WHAT NEEDS TO BE DONE: Using the material below, copy every line where "their" appears.

Begin EXTRACTED RECORDS

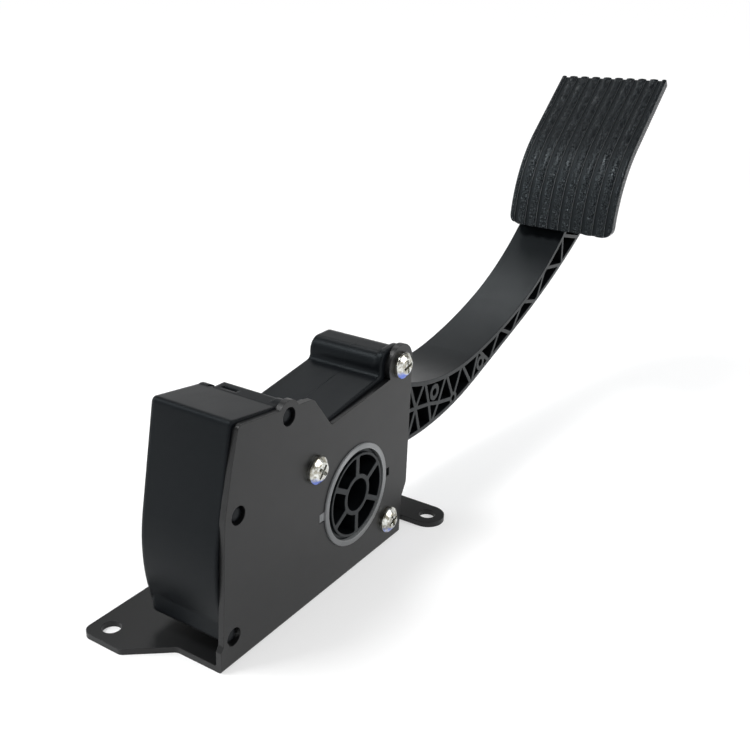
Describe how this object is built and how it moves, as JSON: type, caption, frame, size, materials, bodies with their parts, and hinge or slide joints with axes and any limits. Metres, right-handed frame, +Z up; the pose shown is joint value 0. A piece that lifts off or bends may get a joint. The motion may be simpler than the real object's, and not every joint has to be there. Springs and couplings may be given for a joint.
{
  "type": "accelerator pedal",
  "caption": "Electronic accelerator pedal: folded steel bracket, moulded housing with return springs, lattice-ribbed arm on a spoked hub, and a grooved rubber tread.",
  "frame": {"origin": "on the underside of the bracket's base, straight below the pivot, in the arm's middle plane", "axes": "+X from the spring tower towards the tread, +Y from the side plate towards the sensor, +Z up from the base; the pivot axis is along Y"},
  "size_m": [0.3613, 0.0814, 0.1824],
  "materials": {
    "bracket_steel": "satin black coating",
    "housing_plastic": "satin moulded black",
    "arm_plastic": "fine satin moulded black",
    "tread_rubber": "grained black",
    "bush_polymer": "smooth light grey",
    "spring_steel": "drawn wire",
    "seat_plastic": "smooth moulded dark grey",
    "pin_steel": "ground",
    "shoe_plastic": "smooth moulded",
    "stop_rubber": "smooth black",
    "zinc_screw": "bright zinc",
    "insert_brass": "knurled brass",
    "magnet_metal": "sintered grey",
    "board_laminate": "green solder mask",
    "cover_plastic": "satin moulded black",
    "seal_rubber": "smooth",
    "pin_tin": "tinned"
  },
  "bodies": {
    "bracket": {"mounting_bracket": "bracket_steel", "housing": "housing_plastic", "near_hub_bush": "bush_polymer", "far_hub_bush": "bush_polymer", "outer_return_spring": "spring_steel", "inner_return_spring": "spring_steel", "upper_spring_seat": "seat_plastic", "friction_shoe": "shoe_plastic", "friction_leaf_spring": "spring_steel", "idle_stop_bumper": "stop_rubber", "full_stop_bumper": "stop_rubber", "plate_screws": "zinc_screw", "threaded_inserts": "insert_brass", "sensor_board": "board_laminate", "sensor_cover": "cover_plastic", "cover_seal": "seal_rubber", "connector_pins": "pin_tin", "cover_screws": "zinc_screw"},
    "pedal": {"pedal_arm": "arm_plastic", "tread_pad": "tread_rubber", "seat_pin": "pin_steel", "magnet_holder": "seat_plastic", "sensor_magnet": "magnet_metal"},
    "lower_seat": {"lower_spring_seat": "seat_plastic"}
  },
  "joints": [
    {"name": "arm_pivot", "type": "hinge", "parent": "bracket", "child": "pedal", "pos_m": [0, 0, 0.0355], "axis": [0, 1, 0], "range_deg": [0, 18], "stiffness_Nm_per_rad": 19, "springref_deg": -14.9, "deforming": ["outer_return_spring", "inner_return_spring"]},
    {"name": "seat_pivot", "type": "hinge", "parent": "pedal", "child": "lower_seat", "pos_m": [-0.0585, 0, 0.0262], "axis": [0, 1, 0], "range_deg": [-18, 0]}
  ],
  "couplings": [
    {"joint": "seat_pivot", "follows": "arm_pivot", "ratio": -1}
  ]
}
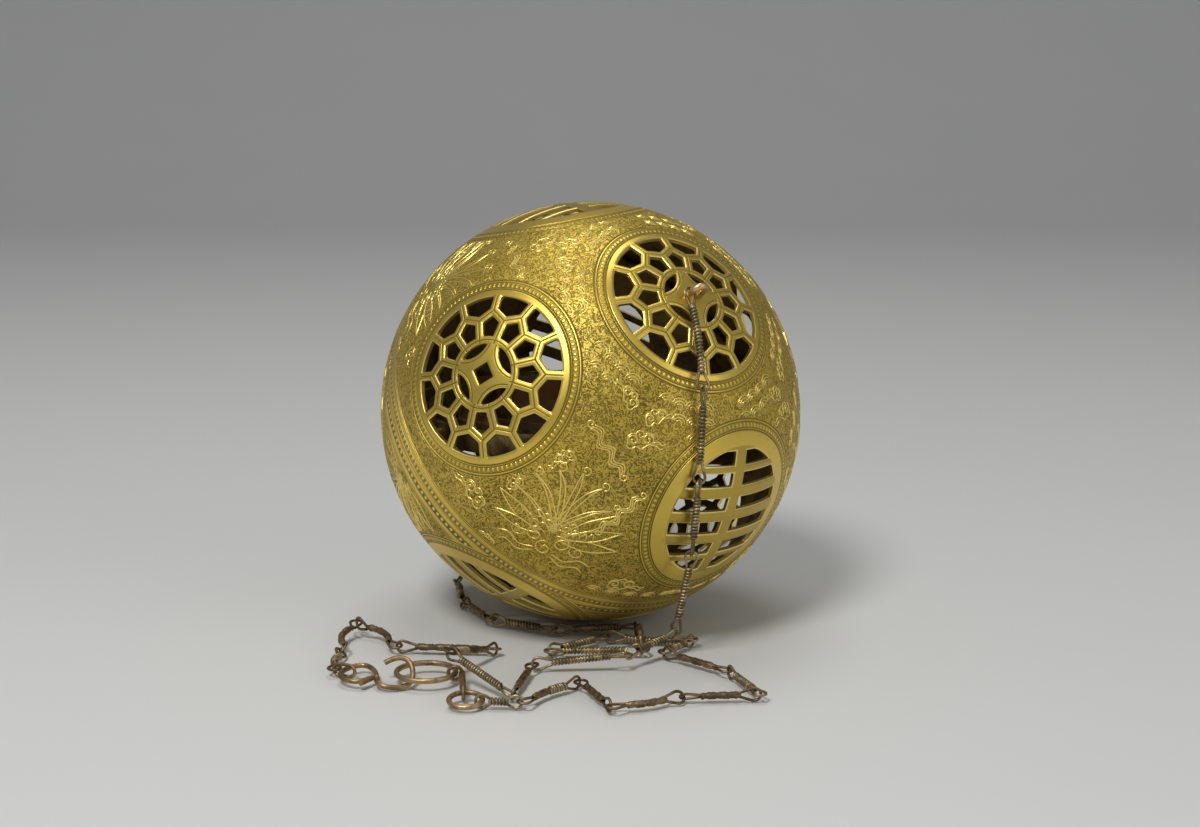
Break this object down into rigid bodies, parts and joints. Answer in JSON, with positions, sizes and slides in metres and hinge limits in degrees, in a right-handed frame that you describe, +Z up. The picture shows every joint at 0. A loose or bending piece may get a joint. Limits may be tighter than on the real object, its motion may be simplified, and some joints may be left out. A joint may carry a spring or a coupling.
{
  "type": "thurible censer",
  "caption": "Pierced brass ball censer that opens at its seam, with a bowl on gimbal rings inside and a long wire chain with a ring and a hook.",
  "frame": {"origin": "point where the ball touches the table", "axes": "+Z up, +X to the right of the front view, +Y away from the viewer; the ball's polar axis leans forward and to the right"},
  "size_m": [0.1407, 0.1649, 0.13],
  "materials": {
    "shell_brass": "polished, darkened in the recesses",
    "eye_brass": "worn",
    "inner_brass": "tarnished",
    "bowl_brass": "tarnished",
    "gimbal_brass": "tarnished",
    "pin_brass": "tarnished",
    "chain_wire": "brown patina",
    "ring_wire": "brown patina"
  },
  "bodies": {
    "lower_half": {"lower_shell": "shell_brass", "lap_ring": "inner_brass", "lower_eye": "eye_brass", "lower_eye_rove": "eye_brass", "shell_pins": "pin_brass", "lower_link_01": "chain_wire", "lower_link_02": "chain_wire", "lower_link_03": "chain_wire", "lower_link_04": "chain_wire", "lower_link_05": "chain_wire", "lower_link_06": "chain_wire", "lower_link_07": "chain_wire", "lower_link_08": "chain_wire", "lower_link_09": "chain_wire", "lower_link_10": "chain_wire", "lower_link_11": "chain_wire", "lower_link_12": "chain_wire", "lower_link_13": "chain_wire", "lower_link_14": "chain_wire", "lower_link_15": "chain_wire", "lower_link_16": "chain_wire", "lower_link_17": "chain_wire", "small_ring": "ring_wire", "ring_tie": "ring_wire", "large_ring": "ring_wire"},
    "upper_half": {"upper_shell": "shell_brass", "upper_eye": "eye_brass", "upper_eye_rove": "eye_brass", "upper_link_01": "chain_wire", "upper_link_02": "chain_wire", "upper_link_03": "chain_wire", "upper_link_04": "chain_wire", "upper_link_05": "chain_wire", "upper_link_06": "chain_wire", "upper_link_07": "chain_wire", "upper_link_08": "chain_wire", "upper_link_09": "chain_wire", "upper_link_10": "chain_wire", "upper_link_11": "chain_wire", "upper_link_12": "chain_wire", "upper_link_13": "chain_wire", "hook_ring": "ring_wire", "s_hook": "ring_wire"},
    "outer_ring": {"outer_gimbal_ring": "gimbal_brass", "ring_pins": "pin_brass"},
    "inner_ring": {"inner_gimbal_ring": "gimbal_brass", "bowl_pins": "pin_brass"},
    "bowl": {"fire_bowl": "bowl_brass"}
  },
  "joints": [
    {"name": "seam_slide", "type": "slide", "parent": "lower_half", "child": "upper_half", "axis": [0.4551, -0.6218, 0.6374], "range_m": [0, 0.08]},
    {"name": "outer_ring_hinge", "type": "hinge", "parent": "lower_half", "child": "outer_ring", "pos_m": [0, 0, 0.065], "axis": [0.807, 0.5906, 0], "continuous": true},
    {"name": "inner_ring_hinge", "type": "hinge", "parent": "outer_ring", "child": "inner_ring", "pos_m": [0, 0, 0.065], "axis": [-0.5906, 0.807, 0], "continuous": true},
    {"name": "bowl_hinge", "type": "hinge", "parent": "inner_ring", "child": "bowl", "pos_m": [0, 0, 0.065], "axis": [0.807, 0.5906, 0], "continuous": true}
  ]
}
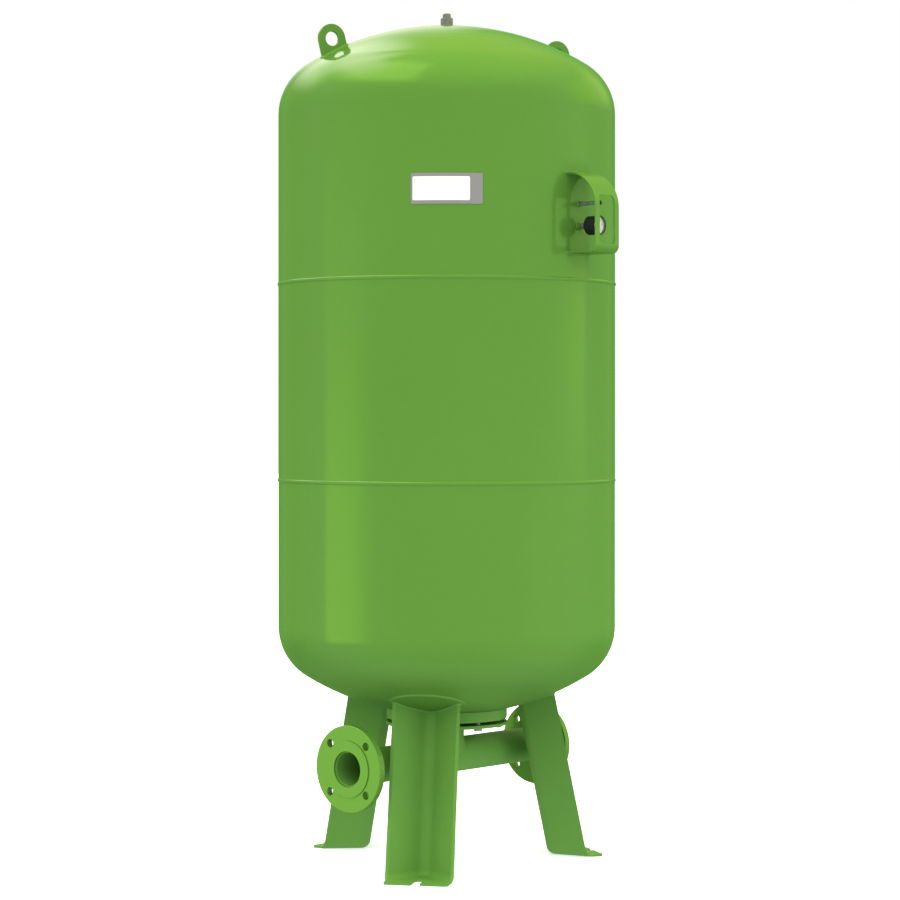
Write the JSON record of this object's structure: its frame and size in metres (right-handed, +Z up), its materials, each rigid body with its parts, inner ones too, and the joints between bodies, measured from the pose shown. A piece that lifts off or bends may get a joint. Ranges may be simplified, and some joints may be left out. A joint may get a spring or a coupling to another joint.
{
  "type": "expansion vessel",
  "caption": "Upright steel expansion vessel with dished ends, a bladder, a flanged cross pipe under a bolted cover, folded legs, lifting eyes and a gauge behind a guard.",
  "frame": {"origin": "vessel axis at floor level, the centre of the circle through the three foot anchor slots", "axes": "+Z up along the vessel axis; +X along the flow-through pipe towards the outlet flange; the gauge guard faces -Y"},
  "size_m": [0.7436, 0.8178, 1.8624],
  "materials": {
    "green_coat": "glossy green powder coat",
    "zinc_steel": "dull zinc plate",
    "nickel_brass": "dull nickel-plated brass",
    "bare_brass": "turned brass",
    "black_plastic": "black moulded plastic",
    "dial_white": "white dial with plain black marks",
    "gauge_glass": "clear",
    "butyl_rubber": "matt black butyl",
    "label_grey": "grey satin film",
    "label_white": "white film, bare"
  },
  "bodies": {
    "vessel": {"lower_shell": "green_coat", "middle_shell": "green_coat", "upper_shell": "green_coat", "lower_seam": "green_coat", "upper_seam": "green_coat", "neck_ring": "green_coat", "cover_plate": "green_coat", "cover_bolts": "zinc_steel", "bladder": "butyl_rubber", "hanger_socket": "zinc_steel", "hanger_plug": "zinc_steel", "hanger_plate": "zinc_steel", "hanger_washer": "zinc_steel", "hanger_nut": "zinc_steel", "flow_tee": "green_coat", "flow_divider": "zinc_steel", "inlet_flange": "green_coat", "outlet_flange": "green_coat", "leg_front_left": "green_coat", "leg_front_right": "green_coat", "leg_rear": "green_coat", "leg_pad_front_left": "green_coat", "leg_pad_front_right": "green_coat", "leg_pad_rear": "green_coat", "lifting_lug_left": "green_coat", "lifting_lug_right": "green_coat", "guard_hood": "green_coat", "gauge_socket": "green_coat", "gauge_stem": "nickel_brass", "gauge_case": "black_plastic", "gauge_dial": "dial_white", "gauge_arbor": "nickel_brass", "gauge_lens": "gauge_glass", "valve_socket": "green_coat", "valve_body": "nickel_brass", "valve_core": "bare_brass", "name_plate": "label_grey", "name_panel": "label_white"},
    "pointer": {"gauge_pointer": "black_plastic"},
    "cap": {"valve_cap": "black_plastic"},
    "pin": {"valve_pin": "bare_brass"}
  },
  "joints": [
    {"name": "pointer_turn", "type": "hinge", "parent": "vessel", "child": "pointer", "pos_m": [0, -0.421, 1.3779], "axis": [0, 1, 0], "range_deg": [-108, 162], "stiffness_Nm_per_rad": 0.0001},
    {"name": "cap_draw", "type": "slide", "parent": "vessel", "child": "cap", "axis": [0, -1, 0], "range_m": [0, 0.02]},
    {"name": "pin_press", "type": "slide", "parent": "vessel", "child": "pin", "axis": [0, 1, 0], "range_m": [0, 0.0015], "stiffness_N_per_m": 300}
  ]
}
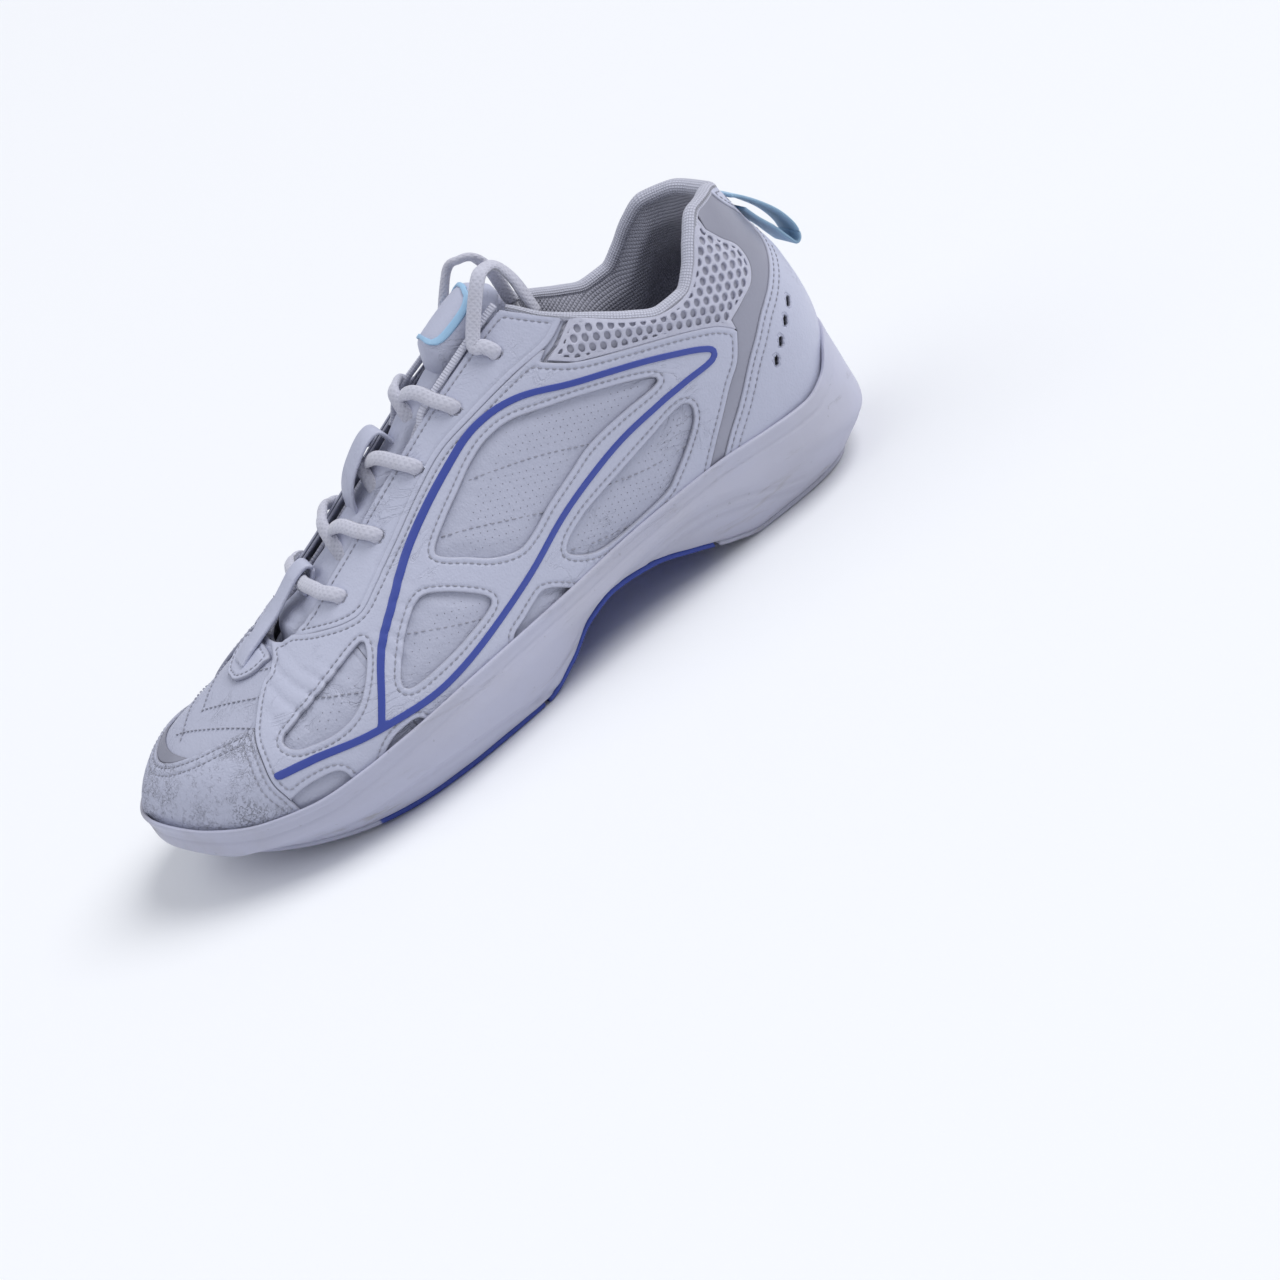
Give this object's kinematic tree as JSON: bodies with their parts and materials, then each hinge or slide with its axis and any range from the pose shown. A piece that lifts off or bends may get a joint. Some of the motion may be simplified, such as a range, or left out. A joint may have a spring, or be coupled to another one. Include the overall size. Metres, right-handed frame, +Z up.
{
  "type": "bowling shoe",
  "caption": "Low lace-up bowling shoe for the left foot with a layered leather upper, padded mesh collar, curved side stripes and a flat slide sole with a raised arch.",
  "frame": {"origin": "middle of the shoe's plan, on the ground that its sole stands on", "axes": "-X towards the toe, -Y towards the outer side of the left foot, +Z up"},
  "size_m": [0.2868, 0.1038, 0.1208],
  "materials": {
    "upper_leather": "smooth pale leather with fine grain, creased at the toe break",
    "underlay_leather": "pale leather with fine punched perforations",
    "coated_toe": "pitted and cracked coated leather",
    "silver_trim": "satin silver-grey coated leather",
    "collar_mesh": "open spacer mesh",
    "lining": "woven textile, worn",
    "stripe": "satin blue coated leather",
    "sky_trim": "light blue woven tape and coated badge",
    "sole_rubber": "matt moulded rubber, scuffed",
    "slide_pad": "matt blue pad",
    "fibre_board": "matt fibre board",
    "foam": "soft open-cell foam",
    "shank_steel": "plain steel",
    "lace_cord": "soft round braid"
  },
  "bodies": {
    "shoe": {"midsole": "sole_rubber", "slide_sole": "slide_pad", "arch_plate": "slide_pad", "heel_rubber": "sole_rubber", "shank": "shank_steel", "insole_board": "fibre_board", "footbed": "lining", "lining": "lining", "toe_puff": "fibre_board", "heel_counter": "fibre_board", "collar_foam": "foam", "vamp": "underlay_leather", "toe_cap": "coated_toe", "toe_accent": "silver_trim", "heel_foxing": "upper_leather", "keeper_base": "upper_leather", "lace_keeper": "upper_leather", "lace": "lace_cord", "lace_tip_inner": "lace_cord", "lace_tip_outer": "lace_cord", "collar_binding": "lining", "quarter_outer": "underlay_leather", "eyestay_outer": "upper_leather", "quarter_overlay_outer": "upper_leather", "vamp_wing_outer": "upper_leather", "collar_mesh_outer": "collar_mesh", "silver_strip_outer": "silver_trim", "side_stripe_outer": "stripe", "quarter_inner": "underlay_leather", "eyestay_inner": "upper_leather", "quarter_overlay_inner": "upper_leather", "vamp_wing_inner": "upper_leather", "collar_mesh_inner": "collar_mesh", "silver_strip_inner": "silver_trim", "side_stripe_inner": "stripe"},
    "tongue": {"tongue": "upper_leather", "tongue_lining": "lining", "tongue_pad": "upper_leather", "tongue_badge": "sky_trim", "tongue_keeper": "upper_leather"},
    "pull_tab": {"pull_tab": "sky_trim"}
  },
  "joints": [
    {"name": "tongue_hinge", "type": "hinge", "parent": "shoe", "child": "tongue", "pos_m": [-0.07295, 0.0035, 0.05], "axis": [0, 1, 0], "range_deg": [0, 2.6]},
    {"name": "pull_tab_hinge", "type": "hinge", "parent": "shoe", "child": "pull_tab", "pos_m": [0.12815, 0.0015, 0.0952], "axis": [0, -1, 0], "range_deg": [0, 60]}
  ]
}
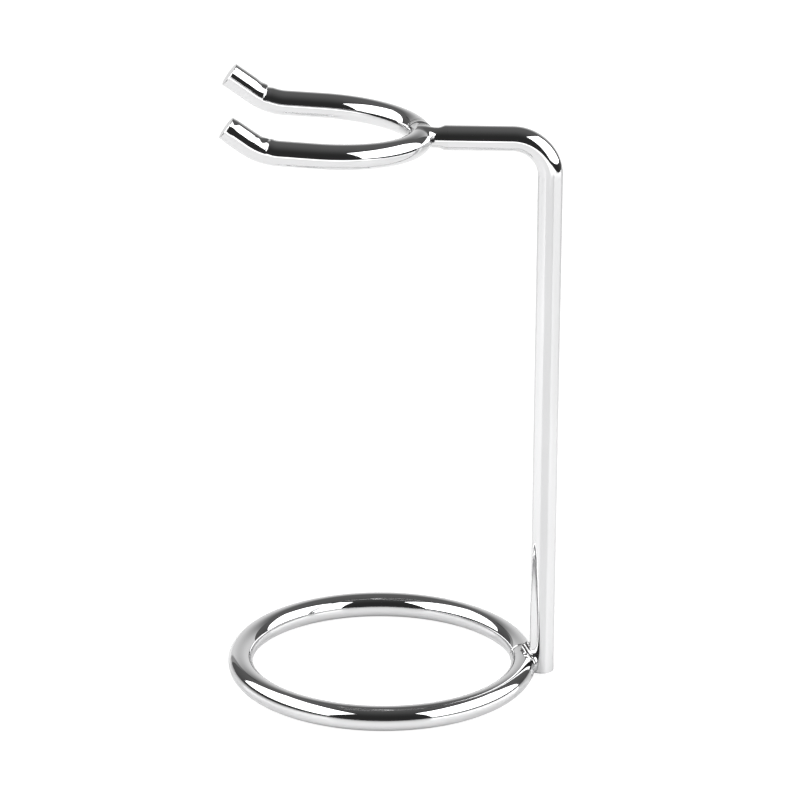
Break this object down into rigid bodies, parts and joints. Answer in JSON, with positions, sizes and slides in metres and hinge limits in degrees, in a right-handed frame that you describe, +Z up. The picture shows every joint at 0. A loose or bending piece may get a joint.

End EXTRACTED RECORDS

SOLUTION TO THIS TASK:
Describe how this object is built and how it moves, as JSON: type, caption, frame, size, materials, bodies with their parts, and hinge or slide joints with axes and any limits. Metres, right-handed frame, +Z up; the pose shown is joint value 0. A piece that lifts off or bends may get a joint. The motion may be simpler than the real object's, and not every joint has to be there. Springs and couplings may be given for a joint.
Give this object's kinematic tree as JSON: bodies with their parts and materials, then each hinge or slide with its axis and any range from the pose shown. A piece that lifts off or bends may get a joint. Some of the motion may be simplified, such as a range, or left out. A joint may have a spring, or be coupled to another one. Include the overall size. Metres, right-handed frame, +Z up.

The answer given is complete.